BEGIN DATA TO PROCESS

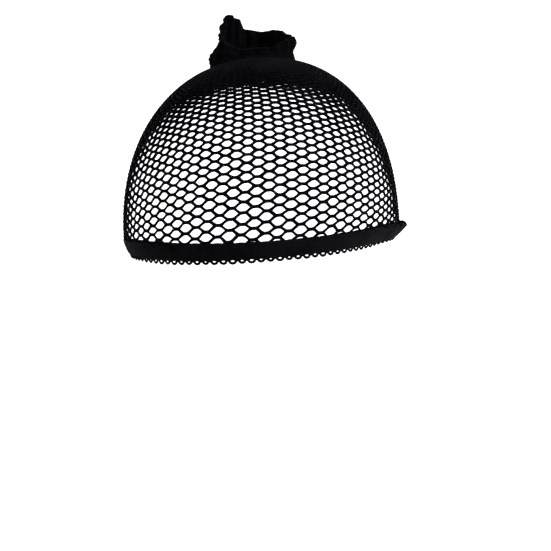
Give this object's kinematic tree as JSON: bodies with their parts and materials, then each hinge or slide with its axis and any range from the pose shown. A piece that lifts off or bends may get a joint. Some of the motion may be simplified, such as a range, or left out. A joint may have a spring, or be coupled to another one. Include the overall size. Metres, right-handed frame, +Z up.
{
  "type": "wig cap",
  "caption": "Stretch fishnet wig cap with a net dome, a gathered open collar on top, an elastic head band and a looped picot edge.",
  "frame": {"origin": "centre of the head opening, in the plane of the band's lower edge at the front", "axes": "+Z up through the crown, -Y the front, +X the wearer's left"},
  "size_m": [0.1562, 0.1932, 0.1443],
  "materials": {
    "net": "matte black knitted nylon net",
    "gathered_net": "matte black net, bunched and ribbed",
    "elastic": "matte black knitted elastic",
    "picot": "matte black thread loops"
  },
  "bodies": {
    "root": {"crown_net": "net", "gathered_collar": "gathered_net", "head_band": "elastic", "picot_edging": "picot"}
  },
  "joints": []
}
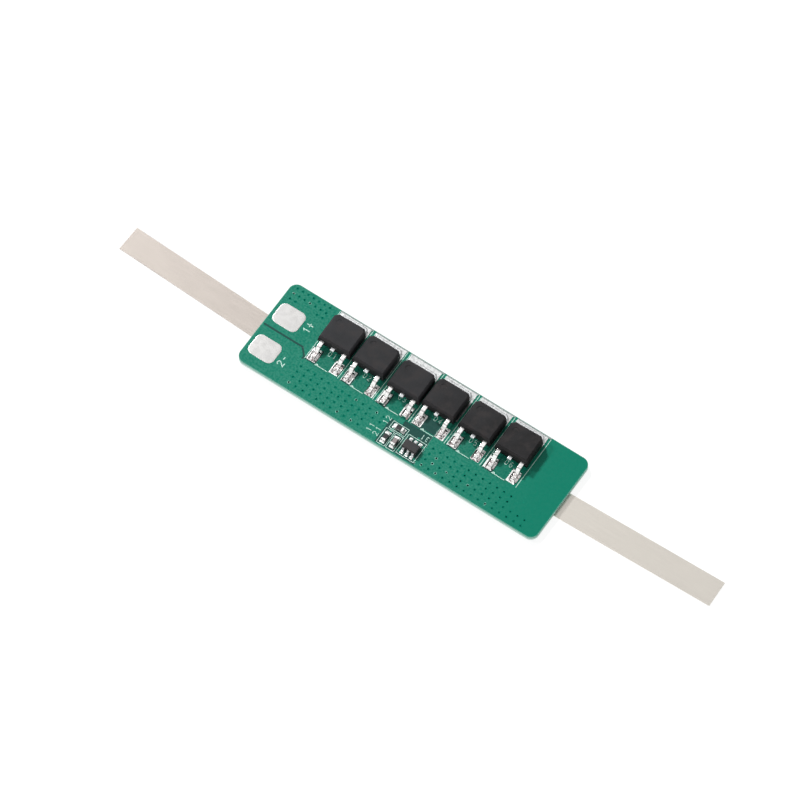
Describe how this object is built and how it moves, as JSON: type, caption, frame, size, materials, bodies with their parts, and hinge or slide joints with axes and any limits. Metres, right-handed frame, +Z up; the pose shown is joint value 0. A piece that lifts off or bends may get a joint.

END DATA TO PROCESS

Extract the listing in its entirety, matching it exactly.

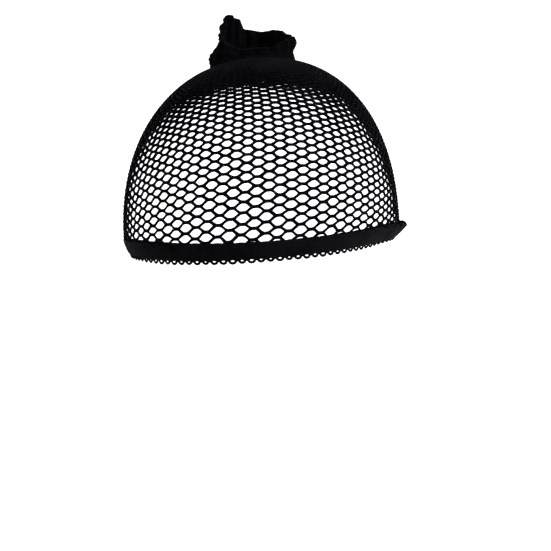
Give this object's kinematic tree as JSON: bodies with their parts and materials, then each hinge or slide with its axis and any range from the pose shown. A piece that lifts off or bends may get a joint. Some of the motion may be simplified, such as a range, or left out. A joint may have a spring, or be coupled to another one. Include the overall size. Metres, right-handed frame, +Z up.
{
  "type": "wig cap",
  "caption": "Stretch fishnet wig cap with a net dome, a gathered open collar on top, an elastic head band and a looped picot edge.",
  "frame": {"origin": "centre of the head opening, in the plane of the band's lower edge at the front", "axes": "+Z up through the crown, -Y the front, +X the wearer's left"},
  "size_m": [0.1562, 0.1932, 0.1443],
  "materials": {
    "net": "matte black knitted nylon net",
    "gathered_net": "matte black net, bunched and ribbed",
    "elastic": "matte black knitted elastic",
    "picot": "matte black thread loops"
  },
  "bodies": {
    "root": {"crown_net": "net", "gathered_collar": "gathered_net", "head_band": "elastic", "picot_edging": "picot"}
  },
  "joints": []
}
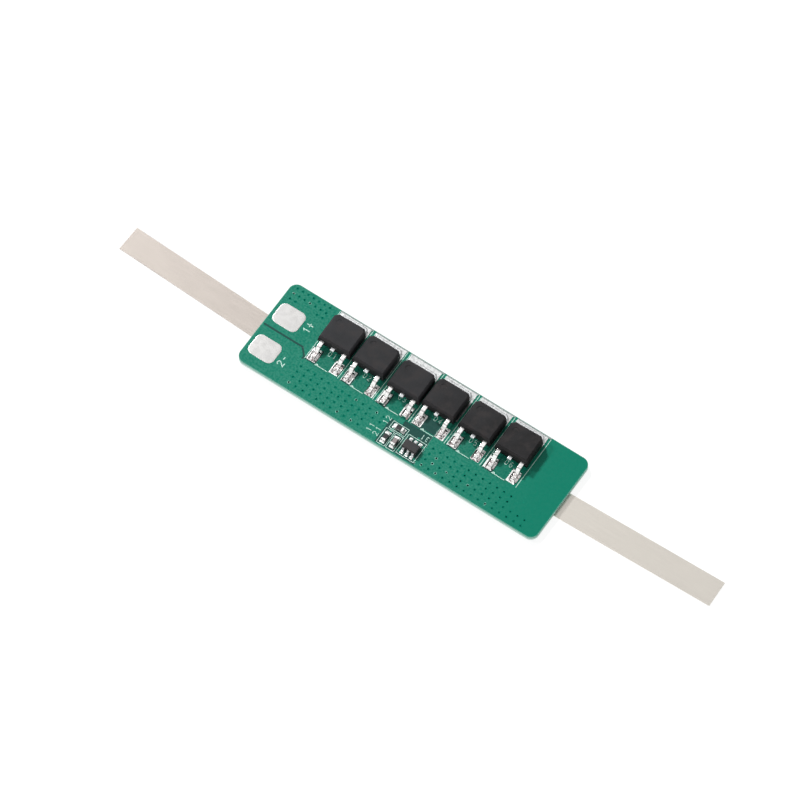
Describe how this object is built and how it moves, as JSON: type, caption, frame, size, materials, bodies with their parts, and hinge or slide joints with axes and any limits. Metres, right-handed frame, +Z up; the pose shown is joint value 0. A piece that lifts off or bends may get a joint.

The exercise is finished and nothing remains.